Deal breakers

A dramatic increase in retailers’ promotional activity in the past five years shows no sign of abating and could bring down processors if...

A dramatic increase in retailers’ promotional activity in the past five years shows no sign of abating and could bring down processors if sustained, according to information services provider IRI.

IRI said data it had compiled showed the overall proportion of packaged grocery items, excluding fresh produce, bought annually on promotion had risen from 34% in 2002 to 43% in 2007. In some areas, such as lemonade, frozen pizza, juice and squash, soup and instant coffee, that proportion was greater than 50%. Cola drinks clocked up the highest percentage figure, with 77% purchased on promotion in 2007.

“For some individual brands, 70-80% of sales in a year may be on deal,” said Tim Neales, health & beauty insights editor for IRI, but speaking for food categories as well. “Some products are on promotion for 26, 27 weeks of the year. It could happen in all categories potentially. That begs the question for the consumer: why should you ever pay full price for these products?”

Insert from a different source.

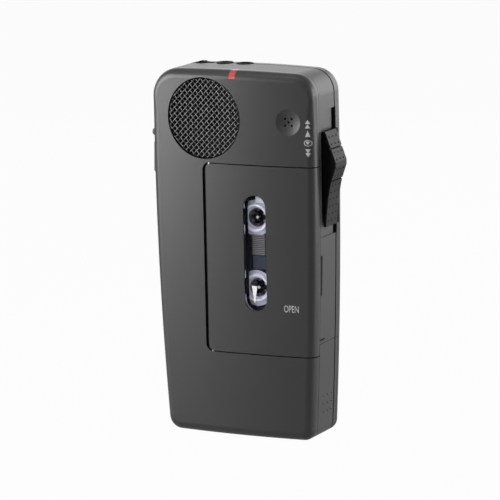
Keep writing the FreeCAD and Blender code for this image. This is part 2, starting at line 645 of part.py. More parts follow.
def build_side_frame():
    ring = common("frame_ring", walls, slab("frame_slab", SEAM_REAR, D.groove_front))
    shelf = common("bay_shelf", outer_form,
                   box("bay_shelf_block", (-FAR / 4, 24.6), (SEAM_REAR, D.groove_front - 0.1),
                       (D.shelf_level, D.shelf_level + D.shelf_thickness)))
    bosses = [rod(f"frame_boss_{index}", "y", D.case_boss, 2.2, D.groove_front - 0.1, spot)
              for index, spot in enumerate(CASE_SCREWS)]
    bosses += [box(f"frame_web_{index}", tuple(sorted((24.0 * side, 28.8 * side))),
                   (2.2, D.groove_front - 0.1), (D.case_screw_upper_z - 0.8, D.case_screw_upper_z + 0.8))
               for index, side in enumerate((-1, 1))]
    ledges = [
        box(f"deck_ledge_{index}", tuple(sorted((x - 1.3 * side, 28.7 * side))),
            (D.deck_front + D.deck_thickness, D.deck_front + D.deck_thickness + 1.6), (z - 2, z + 2))
        for index, (x, z) in enumerate(DECK_SCREWS) for side in (1 if x > 0 else -1,)
    ]
    body = fuse("frame_body", ring, shelf, *bosses, *ledges)
    boss_holes = [rod(f"frame_boss_hole_{index}", "y", D.screw_shank + 0.05, 2.6, D.groove_front + 1, spot)
                  for index, spot in enumerate(CASE_SCREWS)]
    ledge_holes = [rod(f"deck_ledge_hole_{index}", "y", 0.62, 1.0, 6.0, spot)
                   for index, spot in enumerate(DECK_SCREWS)]
    key_hole = box("key_hole", (-FAR / 4, -20.0), (D.key_front - D.fit_gap, D.key_rear + D.fit_gap),
                   (D.key_bottom - D.fit_gap, D.key_top + D.fit_gap))
    button_hole = rod("button_hole", "x", D.button_radius + D.fit_gap, -FAR / 4, -20.0,
                      (D.button_y, D.button_level))
    finger_notch = rod("finger_notch", "z", 1.5, 48.5, 61.9, (D.right_half + 0.1, SEAM_REAR))
    nail_slot = box("nail_slot", (28.0, FAR / 4), (SEAM_REAR - 1, -2.3), (33.4, 33.9))
    track = box("switch_track", (D.track_floor, FAR / 4), (D.track_front, D.groove_front + 1),
                (D.slot_bottom, D.slot_top))
    return cut("side_frame_solid", body, lid_block("frame_lid_gap", 0.0), slot_block(), wheel_slot(),
               socket_holes(), key_hole, button_hole, finger_notch, nail_slot, track, *boss_holes, *ledge_holes)


# ---------------------------------------------------------------- rear cover

def build_rear_cover():
    skin = common("rear_skin", walls, slab("rear_slab", D.groove_rear, BACK + 5))
    tongue = common("rear_tongue", lip, slab("tongue_slab", D.groove_front - D.lip_reach, D.groove_rear + 1.0))
    posts = [rod(f"rear_post_{index}", "y", D.case_boss + 0.3, D.groove_front, BACK - 1.0, spot)
             for index, spot in enumerate(CASE_SCREWS)]
    root = common("rear_tongue_root", lip_root, slab("root_slab", D.groove_rear + 0.1, D.groove_rear + 1.0))
    body = fuse("rear_body", skin, tongue, root, *posts)
    holes = [rod(f"rear_screw_hole_{index}", "y", D.screw_shank + 0.15, 0.0, BACK + 1, spot)
             for index, spot in enumerate(CASE_SCREWS)]
    sinks = [rod(f"rear_counterbore_{index}", "y", D.screw_head + 0.25, BACK - 2.2, BACK + 1, spot)
             for index, spot in enumerate(CASE_SCREWS)]
    hidden = [
        box("tongue_gap_cells", (-FAR / 4, -20.0), (-20.0, D.groove_rear), (3.0, 32.0)),
        box("tongue_gap_keys", (-FAR / 4, -20.0), (-20.0, D.groove_front), (84.0, 104.0)),
        box("tongue_gap_ledges", (20.0, FAR / 4), (-20.0, D.groove_rear - 0.2), (64.0, 111.5)),
        box("tongue_gap_posts", (-FAR / 4, FAR / 4), (-20.0, D.groove_front), (110.0, 116.0)),
        box("tongue_gap_wheel", (-23.6, -11.0), (-20.0, D.wheel_rear + D.fit_gap + 0.1), (112.0, 121.5)),
        box("tongue_gap_shelf", (-FAR / 4, FAR / 4), (-20.0, D.groove_front), (30.5, 40.6)),
    ]
    return cut("rear_cover_solid", body, lid_block("rear_lid_gap", 0.0), slot_block(), wheel_slot(),
               socket_holes(), *holes, *sinks, *hidden)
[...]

Manufacturers were being forced to fund a substantial amount of price cutting activity and pay for the additional sales material needed for promotions. But with rising materials costs, the promotional trend looked like it could reach a point where it would become unsustainable for some, said Jeremy McNamara, IRI regional md for Northern Europe.

Neales said: “Because of competition in the marketplace, the price of products is going down month-on-month. If industry had nothing else in its armoury, everyone’s business would be going down in a similar way.”

However, at the moment, processors and retailers were offsetting the damage by catering for an increasing appetite for premium-priced products and maintaining intensive new product development focused on core consumer trends. “It’s a delicate balance, ensuring low-level price inflation,” said Neales. McNamara added: “If something happens to disrupt things, that balance could go out of step and that would be bad.”

Possible consequences could be sudden steep price inflation or a sharp drop in promotional activity, said Neales. Firms could go under because they were unable to adapt quickly enough. “Things will change because they have to change,” said Neales. “It may mean some people will lose their shirts, it may mean some retailers will not be here in five years. But it’s only unsustainable if you can’t adapt fast enough.” Generating long-term loyalty to core brands could help manufacturers weather potential storms, he said.

McNamara added that a more finely tuned approach to price promoting, which was achievable through the use of new technology, was needed in the current climate to minimise damage. “A more scientific approach is required for pricing. We’re seeing an increase in the level of complexity and a higher level of understanding and visibility because of the availability of data. We need to move away from a gut-feel, knee-jerk promotional response.”

IRI’s comments followed the release of a white paper by the KPMG/SPSL Retail Think Tank. The paper claimed sales, promotions and discounting could erode retailer brands and the in-store experience. If discounting programmes continued on their present path, the situation ran the risk of becoming untenable for retailers in the longer term, according to the think tank.